— BEGIN —

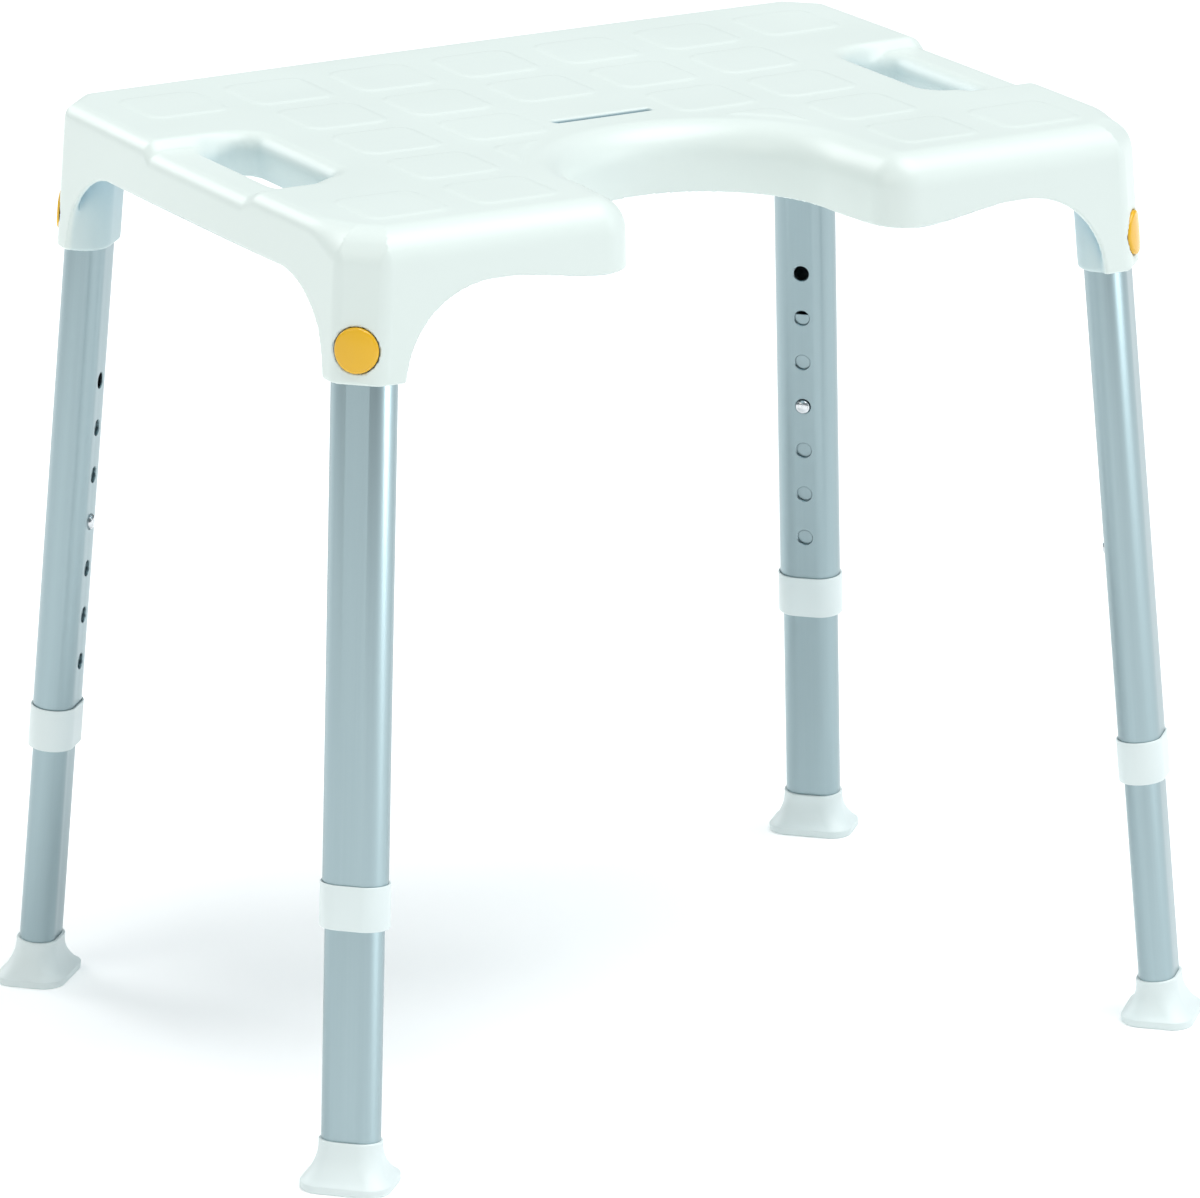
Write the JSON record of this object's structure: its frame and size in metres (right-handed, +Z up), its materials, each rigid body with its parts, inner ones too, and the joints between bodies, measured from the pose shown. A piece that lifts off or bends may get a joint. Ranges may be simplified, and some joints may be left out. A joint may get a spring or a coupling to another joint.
{
  "type": "shower stool",
  "caption": "Height-adjustable shower stool with a front hygiene recess, side handle slots, raised seat pads and splayed telescopic legs with snap pins and release buttons.",
  "frame": {"origin": "on the floor, under the middle of the seat", "axes": "+Z up, +X to the right along the seat's long side, -Y to the front, where the hygiene recess opens"},
  "size_m": [0.5174, 0.3884, 0.467],
  "materials": {
    "seat_plastic": "satin moulded polypropylene, fine orange-peel",
    "collar_plastic": "satin moulded polypropylene",
    "foot_rubber": "matt white rubber",
    "tube_aluminium": "satin anodised, fine lengthwise grain",
    "pin_steel": "polished stainless steel",
    "spring_steel": "rolled spring strip",
    "button_plastic": "glossy amber"
  },
  "bodies": {
    "seat_frame": {"seat": "seat_plastic", "outer_tube_front_left": "tube_aluminium", "outer_tube_front_right": "tube_aluminium", "outer_tube_back_left": "tube_aluminium", "outer_tube_back_right": "tube_aluminium", "collar_front_left": "collar_plastic", "collar_front_right": "collar_plastic", "collar_back_left": "collar_plastic", "collar_back_right": "collar_plastic", "release_spring_front_left": "spring_steel", "release_spring_front_right": "spring_steel", "release_spring_back_left": "spring_steel", "release_spring_back_right": "spring_steel"},
    "leg_front_left": {"inner_tube_front_left": "tube_aluminium", "foot_front_left": "foot_rubber", "pin_spring_front_left": "spring_steel"},
    "leg_front_right": {"inner_tube_front_right": "tube_aluminium", "foot_front_right": "foot_rubber", "pin_spring_front_right": "spring_steel"},
    "leg_back_left": {"inner_tube_back_left": "tube_aluminium", "foot_back_left": "foot_rubber", "pin_spring_back_left": "spring_steel"},
    "leg_back_right": {"inner_tube_back_right": "tube_aluminium", "foot_back_right": "foot_rubber", "pin_spring_back_right": "spring_steel"},
    "snap_pin_front_left": {"height_pin_front_left": "pin_steel"},
    "snap_pin_front_right": {"height_pin_front_right": "pin_steel"},
    "snap_pin_back_left": {"height_pin_back_left": "pin_steel"},
    "snap_pin_back_right": {"height_pin_back_right": "pin_steel"},
    "button_front_left": {"release_button_front_left": "button_plastic"},
    "button_front_right": {"release_button_front_right": "button_plastic"},
    "button_back_left": {"release_button_back_left": "button_plastic"},
    "button_back_right": {"release_button_back_right": "button_plastic"}
  },
  "joints": [
    {"name": "height_front_left", "type": "slide", "parent": "seat_frame", "child": "leg_front_left", "axis": [-0.064, -0.064, -0.9959], "range_m": [-0.075, 0.075]},
    {"name": "height_front_right", "type": "slide", "parent": "seat_frame", "child": "leg_front_right", "axis": [0.064, -0.064, -0.9959], "range_m": [-0.075, 0.075]},
    {"name": "height_back_left", "type": "slide", "parent": "seat_frame", "child": "leg_back_left", "axis": [-0.064, 0.064, -0.9959], "range_m": [-0.075, 0.075]},
    {"name": "height_back_right", "type": "slide", "parent": "seat_frame", "child": "leg_back_right", "axis": [0.064, 0.064, -0.9959], "range_m": [-0.075, 0.075]},
    {"name": "snap_pin_front_left", "type": "slide", "parent": "leg_front_left", "child": "snap_pin_front_left", "axis": [-0.7042, -0.7042, 0.0905], "range_m": [0, 0.004], "stiffness_N_per_m": 2500, "springref_m": -0.001, "deforming": ["pin_spring_front_left"]},
    {"name": "snap_pin_front_right", "type": "slide", "parent": "leg_front_right", "child": "snap_pin_front_right", "axis": [0.7042, -0.7042, 0.0905], "range_m": [0, 0.004], "stiffness_N_per_m": 2500, "springref_m": -0.001, "deforming": ["pin_spring_front_right"]},
    {"name": "snap_pin_back_left", "type": "slide", "parent": "leg_back_left", "child": "snap_pin_back_left", "axis": [-0.7042, 0.7042, 0.0905], "range_m": [0, 0.004], "stiffness_N_per_m": 2500, "springref_m": -0.001, "deforming": ["pin_spring_back_left"]},
    {"name": "snap_pin_back_right", "type": "slide", "parent": "leg_back_right", "child": "snap_pin_back_right", "axis": [0.7042, 0.7042, 0.0905], "range_m": [0, 0.004], "stiffness_N_per_m": 2500, "springref_m": -0.001, "deforming": ["pin_spring_back_right"]},
    {"name": "release_front_left", "type": "slide", "parent": "seat_frame", "child": "button_front_left", "axis": [0.7042, 0.7042, -0.0905], "range_m": [0, 0.0026], "stiffness_N_per_m": 4000, "springref_m": -0.001, "deforming": ["release_spring_front_left"]},
    {"name": "release_front_right", "type": "slide", "parent": "seat_frame", "child": "button_front_right", "axis": [-0.7042, 0.7042, -0.0905], "range_m": [0, 0.0026], "stiffness_N_per_m": 4000, "springref_m": -0.001, "deforming": ["release_spring_front_right"]},
    {"name": "release_back_left", "type": "slide", "parent": "seat_frame", "child": "button_back_left", "axis": [0.7042, -0.7042, -0.0905], "range_m": [0, 0.0026], "stiffness_N_per_m": 4000, "springref_m": -0.001, "deforming": ["release_spring_back_left"]},
    {"name": "release_back_right", "type": "slide", "parent": "seat_frame", "child": "button_back_right", "axis": [-0.7042, -0.7042, -0.0905], "range_m": [0, 0.0026], "stiffness_N_per_m": 4000, "springref_m": -0.001, "deforming": ["release_spring_back_right"]}
  ]
}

— END —

**Task goal**
Pick out each line containing the string "bodies" and copy it.

**Result of this task**
Write the JSON record of this object's structure: its frame and size in metres (right-handed, +Z up), its materials, each rigid body with its parts, inner ones too, and the joints between bodies, measured from the pose shown. A piece that lifts off or bends may get a joint. Ranges may be simplified, and some joints may be left out. A joint may get a spring or a coupling to another joint.
  "bodies": {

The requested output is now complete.